Ver (e ouvir) “As Três Irmãs”, no Porto

Ainda é possível assistir ao espectáculo “As Três Irmãs”, no Teatro Carlos Alberto (Porto), numa produção Ensemble – Sociedade de Actores/ Teatro Nacional São João.

A encenação de Carlos Pimenta, partindo do texto homónimo de Anton Tchékhov (em tradução de António Pescada), dá um relevo superlativo ao som e às vozes.
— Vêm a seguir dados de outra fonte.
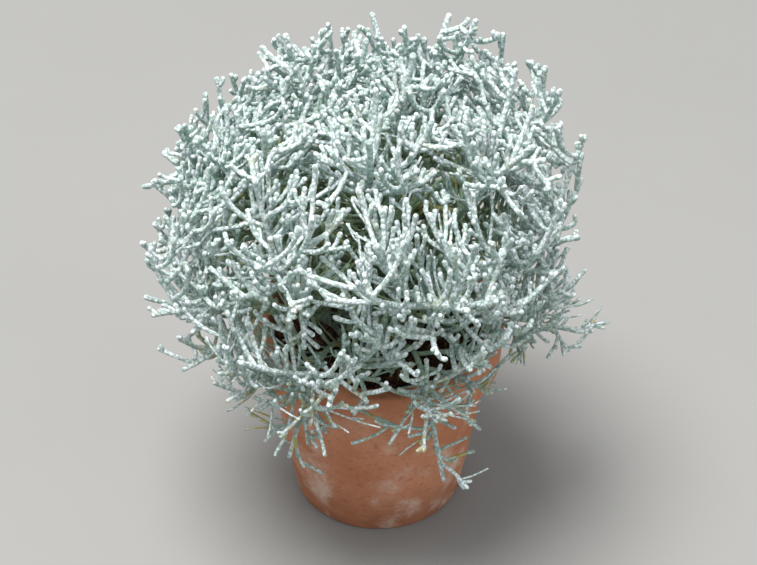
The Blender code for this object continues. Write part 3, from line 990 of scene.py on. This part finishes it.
class PotSettings(bpy.types.PropertyGroup):
    """The rim and the finish of the clay pot."""

    segments: count_property("Segments", "Faces round the pot", 128, 24, 256)
    rim_depth: length_property("Rim depth", "How far down the rim band reaches", RIM_DEPTH)
    unevenness: length_property("Unevenness", "How far the turned clay swells and sinks", 0.22 * MM)
    clay_colour: colour_property("Clay", "Colour of the fired clay", (0.46, 0.175, 0.085))
    pale_colour: colour_property("Pale clay", "Colour of its paler clouds", (0.56, 0.25, 0.14))
    dark_colour: colour_property("Dark clay", "Colour of its specks and damp foot", (0.24, 0.085, 0.045))
    bloom_colour: colour_property("Lime bloom", "Colour of the lime that water leaves", (0.72, 0.6, 0.5))


class SoilSettings(bpy.types.PropertyGroup):
    """The soil, its crumbs and its dry roots."""

    rings: count_property("Rings", "Rings of faces on the soil's surface", 56, 8, 120)
    segments: count_property("Segments", "Faces round the soil", 160, 24, 256)
    grain: length_property("Grain", "Height of the crumbly grain", 1.3 * MM)
    crumbs: count_property("Crumbs", "Number of loose crumbs", 950, 0, 3000)
    largest: length_property("Largest crumb", "Half width of the largest crumb", 2.6 * MM)
    roots: count_property("Roots", "Number of loose dry roots", 46, 0, 200)
    soil_colour: colour_property("Soil", "Colour of the moist soil", (0.05, 0.026, 0.016))
    red_colour: colour_property("Red soil", "Colour of its redder crumbs", (0.15, 0.064, 0.036))
    dry_colour: colour_property("Dry soil", "Colour of its dry specks", (0.23, 0.135, 0.085))
    # Painted shade in the hollows between the crumbs.
    hollow_shade_colour: colour_property("Hollows", "Colour between the crumbs", (0.012, 0.006, 0.004))
    root_colour: colour_property("Dry root", "Colour of the dry roots", (0.46, 0.31, 0.15))


class BushSettings(bpy.types.PropertyGroup):
    """The form and the felt of the shoots."""

    resolution: count_property("Roundness", "Faces round a shoot: 1 gives six of them", 1, 0, 4)
    thickness: value_property("Thickness", "Share of the shoots' real thickness", 1.0, min=0.5, max=1.2)
    knuckles: value_property("Knuckles", "Their height, in half thicknesses", 0.11, min=0.0, max=0.3)
    felt_colour: colour_property("Felt", "Colour of the bleached felt outside", (0.82, 0.89, 0.89))
    cloud_colour: colour_property("Clouded felt", "Colour of its lilac clouds", (0.79, 0.82, 0.86))
    # Painted shade: the colour of down-facing faces and mid-depth twigs; it also gives the random mottling.
    shade_colour: colour_property("Shaded felt", "Colour of the undersides", (0.49, 0.69, 0.62))
    # Partly painted shade: the real green of the inner twigs, darkened as painted shade deep in the bush.
    inner_green_and_shade_colour: colour_property("Inner twigs", "Colour deep in the bush", (0.28, 0.38, 0.22))
    old_colour: colour_property("Old stems", "Colour of the old stems at the foot", (0.22, 0.23, 0.11))
    # Also used for the painted shade low in the bush near the crown.
    crevice_and_foot_shade_colour: colour_property("Crevices", "Colour between the scale leaves", (0.2, 0.32, 0.25))
    spot_colour: colour_property("Withered spots", "Colour of the withered spots", (0.5, 0.4, 0.07))


class StudioSettings(bpy.types.PropertyGroup):
    """The floor, the light and the camera."""

    floor_colour: colour_property("Floor", "Colour of the plain floor", (0.29, 0.282, 0.268))
    air_colour: colour_property("Air", "Colour of the light from all round", (0.88, 0.94, 1.0))
    air_strength: value_property("Air strength", "Strength of the light all round", 0.6, min=0.0)
    key_power: value_property("Key light", "Power of the large light", 122.0, unit="POWER")
    fill_power: value_property("Fill light", "Power of the weak light", 4.5, unit="POWER")
    elevation: value_property("Elevation", "Camera over the horizon", math.radians(38), subtype="ANGLE")
    distance: length_property("Distance", "From the camera to the bush", 0.82)
    lens: value_property("Lens", "Focal length in millimetres", 83.0, unit="CAMERA")


class CushionBushSettings(bpy.types.PropertyGroup):
    """All the settings of the potted cushion bush."""

    pot: PointerProperty(type=PotSettings)
    soil: PointerProperty(type=SoilSettings)
    bush: PointerProperty(type=BushSettings)
    studio: PointerProperty(type=StudioSettings)


class CUSHION_BUSH_OT_clay_pot(bpy.types.Operator):
    """Turn the clay pot"""

    bl_idname = "cushion_bush.clay_pot"
    bl_label = "Clay Pot"

    def execute(self, context):
        settings = context.scene.cushion_bush.pot
        top, under = POT_HEIGHT, POT_HEIGHT - settings.rim_depth
        inner = body_radius(top) - WALL
        worn = EDGE / 2
        rim_foot = RIM_RADIUS - RIM_TAPER
        profile = [
            *rounded((inner + EDGE, top - EDGE), EDGE, 180, 90),
            *rounded((RIM_RADIUS - EDGE, top - EDGE), EDGE, 90, 0),
            *straight((RIM_RADIUS, top - EDGE - 3 * MM), (rim_foot, under + worn), 4),
            *rounded((rim_foot - worn, under + worn), worn, 0, -90, 3),
            (body_radius(under) + 0.5 * MM, under),
            (body_radius(under), under - 0.5 * MM),
            *straight((body_radius(under - 4 * MM), under - 4 * MM), (body_radius(EDGE), EDGE), 12),
            *rounded((body_radius(EDGE) - EDGE, EDGE), EDGE, 0, -90, 4),
            (DRAIN_RADIUS + worn, 0.0),
            (DRAIN_RADIUS, worn),
            (DRAIN_RADIUS, FLOOR - worn),
            (DRAIN_RADIUS + worn, FLOOR),
            *rounded((body_radius(FLOOR) - WALL - EDGE, FLOOR + EDGE), EDGE, -90, 0, 3),
            *straight((body_radius(FLOOR + 4 * MM) - WALL, FLOOR + 4 * MM), (inner, top - EDGE), 8),
        ]
        mesh = mesh_from(turned(profile, settings.segments, closed=True), "clay_pot")
        for vertex in mesh.vertices:
            swell = settings.unevenness * min(1.0, vertex.co.z / (10 * MM))
            vertex.co += vertex.normal * swell * noise.noise(vertex.co / POT_WAVE_WIDTH)
        mesh.set_sharp_from_angle(angle=math.radians(50))
        finish_piece(mesh, clay_material(settings), "clay", "pot")
        return {"FINISHED"}


class CUSHION_BUSH_OT_potting_soil(bpy.types.Operator):
    """Fill the pot with soil"""

    bl_idname = "cushion_bush.potting_soil"
    bl_label = "Potting Soil"

    def execute(self, context):
        settings = context.scene.cushion_bush.soil
        base = FLOOR + SOIL_GAP
        edge_level = SOIL_LEVEL - SOIL_EDGE_DROP
        edge = body_radius(edge_level) - WALL - SOIL_GAP
        top = [(edge * (1 - ring / settings.rings), edge_level) for ring in range(settings.rings)]
        profile = [(0.0, base), (body_radius(base) - WALL - SOIL_GAP, base), *top, (0.0, edge_level)]
        bm = turned(profile, settings.segments, closed=False)
        for vertex in bm.verts:
            if vertex.co.z > base + MM:
                vertex.co.z = soil_height(vertex.co.x, vertex.co.y, settings.grain)
        mesh = mesh_from(bm, "potting_soil")
        finish_piece(mesh, soil_material("potting soil", settings), "soil", "soil")
        return {"FINISHED"}


class CUSHION_BUSH_OT_soil_crumbs(bpy.types.Operator):
    """Scatter loose crumbs over the soil"""

    bl_idname = "cushion_bush.soil_crumbs"
    bl_label = "Soil Crumbs"

    def execute(self, context):
        settings = context.scene.cushion_bush.soil
        rng = random.Random(SEED)
        reach = body_radius(SOIL_LEVEL) - WALL - 1.5 * MM
        bm = bmesh.new()
        for _ in range(settings.crumbs):
            out, azimuth = reach * math.sqrt(rng.random()), rng.uniform(0, 2 * math.pi)
            half = SMALLEST_CRUMB + (settings.largest - SMALLEST_CRUMB) * rng.random() ** CRUMB_RARITY
            x, y, _ = min(out, reach - half) * outward(azimuth)
            z = soil_height(x, y, settings.grain) + half * rng.uniform(-0.1, 0.4)
            middle = Vector((x, y, z))
            turn = Matrix.Rotation(rng.uniform(0, 6.28), 4, (rng.random(), rng.random(), 1.0))
            squeeze = Matrix.Diagonal((1.0, rng.uniform(0.65, 1.0), rng.uniform(0.6, 0.9), 1.0))
            made = bmesh.ops.create_icosphere(
                bm, subdivisions=2 if half > ROUNDER_CRUMB else 1, radius=half,
                matrix=Matrix.Translation(middle) @ turn @ squeeze,
            )
            for vertex in made["verts"]:
                swell = 1 + 0.3 * noise.noise(vertex.co / (0.9 * half))
                vertex.co = middle + (vertex.co - middle) * swell
        mesh = mesh_from(bm, "soil_crumbs")
        finish_piece(mesh, soil_material("soil crumb", settings), "soil", "soil")
        return {"FINISHED"}


class CUSHION_BUSH_OT_dry_roots(bpy.types.Operator):
    """Lay thin dry roots over the soil"""

    bl_idname = "cushion_bush.dry_roots"
    bl_label = "Dry Roots"

    def execute(self, context):
        settings = context.scene.cushion_bush.soil
        rng = random.Random(SEED + 1)
        reach = body_radius(SOIL_LEVEL) - WALL - 4 * MM
        lines = []
        while len(lines) < settings.roots:
            point = reach * math.sqrt(rng.random()) * outward(rng.uniform(0, 2 * math.pi))
            heading = rng.uniform(0, 2 * math.pi)
            bend = rng.uniform(-0.16, 0.16)
            points = []
            for _ in range(rng.randint(6, 16)):
                point[2] = soil_height(*point[:2], settings.grain) + 0.25 * MM + rng.uniform(0, 0.5) * MM
                points.append(point)
                heading += bend + rng.uniform(-0.12, 0.12)
                point = point + ROOT_STEP * outward(heading)
            if max(math.hypot(x, y) for x, y, _ in points) > reach:
                continue
            thick = rng.uniform(0.14, 0.3) * MM
            lines.append((np.array(points), np.linspace(thick, thick * 0.45, len(points))))
        bm = bmesh.new()
        add_tubes(bm, lines, 1)
        finish_piece(mesh_from(bm, "dry_roots"), root_material(settings), "soil", "soil")
        return {"FINISHED"}


class CUSHION_BUSH_OT_felted_stems(bpy.types.Operator):
    """Grow the felted stems with all their branches, twigs and stubs"""

    bl_idname = "cushion_bush.felted_stems"
    bl_label = "Felted Stems"

    def execute(self, context):
        settings = context.scene.cushion_bush.bush
        shoots = grow_bush().shoots
        round_off(shoots)
        rng = random.Random(SEED + 2)
        # Blender's noise vectors take their seed from the clock unless it is set
        noise.seed_set(SEED)
        for fine in (ARMS, INNER_TWIGS, TIP_BUDS, STUBS, INNER_STUBS):
            shoots += grow_fine(shoots, rng, fine)
        felt = felt_material(settings)
        for stem in range(STEMS + len(SPRIGS)):
            own = [shoot for shoot in shoots if shoot.stem == stem]
            bm = bmesh.new()
            for thin, resolution in ((False, settings.resolution), (True, 0)):
                alike = [shoot for shoot in own if (shoot.order in THIN_ORDERS) == thin]
                add_tubes(bm, [rings(shoot, rng, settings) for shoot in alike], resolution)
            mesh = mesh_from(bm, f"felted_stem_{stem + 1:02d}")
            finish_piece(mesh, felt, "felted_twig", f"leafy_stem_{stem + 1:02d}")
        return {"FINISHED"}


class CUSHION_BUSH_OT_studio(bpy.types.Operator):
    """Set up the plain floor, the soft light and the camera"""

    bl_idname = "cushion_bush.studio"
    bl_label = "Studio"

    def execute(self, context):
        settings = context.scene.cushion_bush.studio
        scene = context.scene
        bm = bmesh.new()
        bmesh.ops.create_circle(bm, cap_ends=True, segments=96, radius=FLOOR_RADIUS)
        floor = new_object("studio_floor", mesh_from(bm, "studio_floor", smooth=False))
        floor.data.materials.append(floor_material(settings))
        floor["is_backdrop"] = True

        world = bpy.data.worlds.new("soft air")
        world.use_nodes = True
        background = world.node_tree.nodes["Background"]
        background.inputs["Color"].default_value = (*settings.air_colour, 1.0)
        background.inputs["Strength"].default_value = settings.air_strength
        scene.world = world

        middle = Vector((0.0, 0.0, 0.5 * (CAD_BOX[0].z + CAD_BOX[1].z)))
        for name, power, (size, spot) in (
            ("key light", settings.key_power, KEY_LIGHT), ("fill light", settings.fill_power, FILL_LIGHT),
        ):
            data = bpy.data.lights.new(name, "AREA")
            data.shape = "DISK"
            data.size = size
            data.energy = power
            aim_at(new_object(name, data), Vector(spot), middle)

        data = bpy.data.cameras.new("camera")
        data.lens = settings.lens
        scene.camera = new_object("camera", data)
        aim = Vector((0.0, 0.0, AIM_HEIGHT))
        back = Vector((0.0, -math.cos(settings.elevation), math.sin(settings.elevation)))
        aim_at(scene.camera, aim + back * settings.distance, aim)
        scene.view_settings.view_transform = "Standard"
        return {"FINISHED"}


class CUSHION_BUSH_PT_panel(bpy.types.Panel):
    """The settings and the steps of the potted cushion bush"""

    bl_idname = "CUSHION_BUSH_PT_panel"
    bl_label = "Potted Cushion Bush"
    bl_space_type = "VIEW_3D"
    bl_region_type = "UI"
    bl_category = "Cushion Bush"

    def draw(self, context):
        settings = context.scene.cushion_bush
        for title in ("pot", "soil", "bush", "studio"):
            group = getattr(settings, title)
            box = self.layout.box()
            box.label(text=title.capitalize())
            for name in group.__annotations__:
                box.prop(group, name)
        for operator in OPERATORS:
            self.layout.operator(operator.bl_idname)


OPERATORS = (
    CUSHION_BUSH_OT_clay_pot,
    CUSHION_BUSH_OT_potting_soil,
    CUSHION_BUSH_OT_soil_crumbs,
    CUSHION_BUSH_OT_dry_roots,
    CUSHION_BUSH_OT_felted_stems,
    CUSHION_BUSH_OT_studio,
)
GROUPS = (PotSettings, SoilSettings, BushSettings, StudioSettings, CushionBushSettings)


def register():
    for cls in (*GROUPS, *OPERATORS, CUSHION_BUSH_PT_panel):
        bpy.utils.register_class(cls)
    bpy.types.Scene.cushion_bush = PointerProperty(type=CushionBushSettings)


def unregister():
    del bpy.types.Scene.cushion_bush
    for cls in reversed((*GROUPS, *OPERATORS, CUSHION_BUSH_PT_panel)):
        bpy.utils.unregister_class(cls)


def main():
    register()
    bpy.ops.cushion_bush.clay_pot()
    bpy.ops.cushion_bush.potting_soil()
    bpy.ops.cushion_bush.soil_crumbs()
    bpy.ops.cushion_bush.dry_roots()
    bpy.ops.cushion_bush.felted_stems()
    bpy.ops.cushion_bush.studio()
    boxes = {"cad_box": CAD_BOX, "visual_box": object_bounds()}
    {name: [list(corner) for corner in box] for name, box in boxes.items()}


if __name__ == "__main__":
    main()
Segue o texto de Francisco Leal, que no espectáculo assina a sonoplastia e desenho de som, cruzando as materialidades da literatura, teatro e arqueologia dos media.

A Máquina Falante
“Deus deu ao mundo dois ouvidos mas apenas uma boca
para que ele oiça o dobro do que fala”
Epicteto, o estoico
E se pensássemos o microfone como um território em que a tecnologia é a ferramenta que permite a materialização da palavra e onde a realidade só acontecesse no plano sonoro?
Nestas Três Irmãs, a perspectiva divide-se entre a ideia da escuta radiofónica, em casa, individual e num espaço privado, e o voyerismo do ver fazer, da performance numa sala de teatro, colectivamente e num espaço público.
Num estúdio de gravação de som, busca-se fabricar cenários e ações na reconstituição da narrativa. A imagem é sonora. As relações dos personagens são mediadas pelos microfones e o sistema de amplificação devolve à audiência essas relações. Será, então, que o que se passa fora da captação dos microfones acontece?
O dispositivo sonoro que permite a experiência sensorial da auralidade, poder-se-à considerar, então, uma Máquina Falante. É, simultaneamente, um objecto e o espaço que cria, o lugar onde a peça de teatro radiofónico tem a sua projeção pública, como se de um filme se tratasse.
Nada de realmente novo, até aqui.
Eça de Queirós, em A Cidade e as Serras, ao apresentar a civilização “do Paris” de Jacinto, refere o teatrofone como um dos inúmeros aparelhos do progresso de 1887 que habitam o seu 202. Um serviço de assinatura telefónica, hoje equivalente aos canais de subscrição da televisão por cabo, que permitia a audição de excertos de ópera ou de peças transmitidas em direto, através de uma rede de teatros aderentes a este serviço de teatro à distância – “Théâtre Chez Soi”. Em casa, os assinantes dispunham de um aparelho para ouvirem por dois auriculares estas transmissões telefónicas, um sistema pioneiro da estereofonia. Este serviço acaba por falir, em 1932, com o crescente sucesso da radiodifusão e do fonógrafo. Por essa altura, o impacto das produções de teatro radiofónico, na cultura anglo-americana, era considerável. No anuário da BBC, de 1931, prescrevia-se que a audição do microphone drama, também designado broadcast drama, ou wireless drama, fosse feita com a telefonia instalada numa sala silenciosa e às escuras, reduzindo assim “as distrações dos olhos e dos ouvidos” e melhorando a técnica de escuta do ouvinte e, consequentemente, a experiência sensorial do teatro radiofónico.
Neste espetáculo de As Três Irmãs, a produção radiofónica da peça acontece à vista, num jogo de cena híbrido, oscilando entre a representação para o microfone e a representação teatral, em que o espaço cenográfico é o mesmo do estúdio de gravação. Não se pretende uma reconstituição da arqueologia da prática desse tempo. O recurso do dispositivo de mediação desta Máquina Falante e a organização do espaço sonoro-cénico onde ocorre, permitem uma abordagem diferente da mecânica estritamente teatral. Estabelecem uma mise-en-scène sonora no confronto entre a tecnologia e a territorialidade originada pela disposição dos microfones, dos elementos acústicos próprios de um estúdio de som (biombos e parede refletora em pedra) e dos locais de produção de efeitos sonoros, em conjugação com a apropriação dos seus lugares pelos personagens e a sua utilização pelos atores. Influencia a expressão oral da contracena na produção de diferentes níveis de comunicação dos personagens, reflete-se na gestualidade e movimentação dos atores, e manipula as perspectivas da audição, na representação de diferentes planos e espaços da imagem sonora, para a materialização da narrativa.
O trabalho de sonoplastia, termo exclusivo da língua portuguesa que surge com o teatro radiofónico na década de 60, e que designava todo processo de gravação, montagem e sonorização da narrativa em suporte fonográfico (diálogos, música e efeitos sonoros), funde-se, pois, com a ação do desenho de som, o desenvolvimento do conceito sonoro e, simultaneamente, do dispositivo de projeção sonora da performance numa sala de espetáculo, desempenhando, assim, papéis duplos e complementares.